Reproduce each line exactly. Skip none.
%%
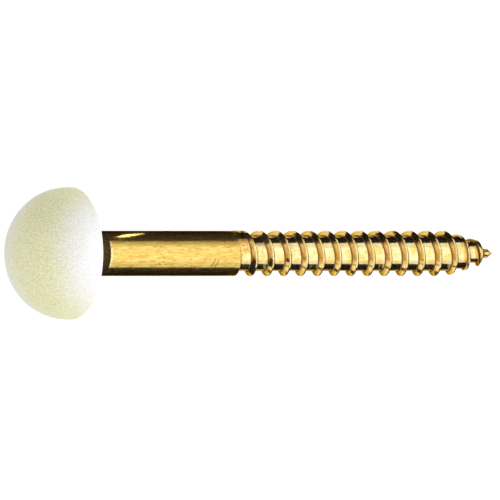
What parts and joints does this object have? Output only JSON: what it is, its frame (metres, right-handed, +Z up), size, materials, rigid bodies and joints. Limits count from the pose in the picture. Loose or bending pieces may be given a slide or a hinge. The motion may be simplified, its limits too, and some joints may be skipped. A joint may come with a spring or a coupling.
{
  "type": "toilet floor screw",
  "caption": "Brass wood screw with a domed plastic cap for a head, which holds a toilet's foot to a wooden floor. It lies on its side.",
  "frame": {"origin": "centre of the box's base, on the floor that the screw lies on", "axes": "+X along the screw as seen from above, from its cap towards its point; +Y across it; +Z up from the floor"},
  "size_m": [0.0722, 0.0176, 0.0176],
  "materials": {
    "cap_plastic": "satin moulded bone plastic",
    "brass": "bright rolled brass, with fine lengthwise drawing marks"
  },
  "bodies": {
    "root": {"cap": "cap_plastic", "screw": "brass"}
  },
  "joints": []
}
%%
▸ RESPONSE
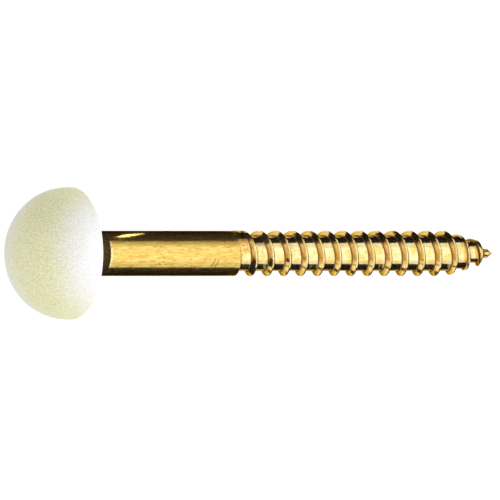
What parts and joints does this object have? Output only JSON: what it is, its frame (metres, right-handed, +Z up), size, materials, rigid bodies and joints. Limits count from the pose in the picture. Loose or bending pieces may be given a slide or a hinge. The motion may be simplified, its limits too, and some joints may be skipped. A joint may come with a spring or a coupling.
{
  "type": "toilet floor screw",
  "caption": "Brass wood screw with a domed plastic cap for a head, which holds a toilet's foot to a wooden floor. It lies on its side.",
  "frame": {"origin": "centre of the box's base, on the floor that the screw lies on", "axes": "+X along the screw as seen from above, from its cap towards its point; +Y across it; +Z up from the floor"},
  "size_m": [0.0722, 0.0176, 0.0176],
  "materials": {
    "cap_plastic": "satin moulded bone plastic",
    "brass": "bright rolled brass, with fine lengthwise drawing marks"
  },
  "bodies": {
    "root": {"cap": "cap_plastic", "screw": "brass"}
  },
  "joints": []
}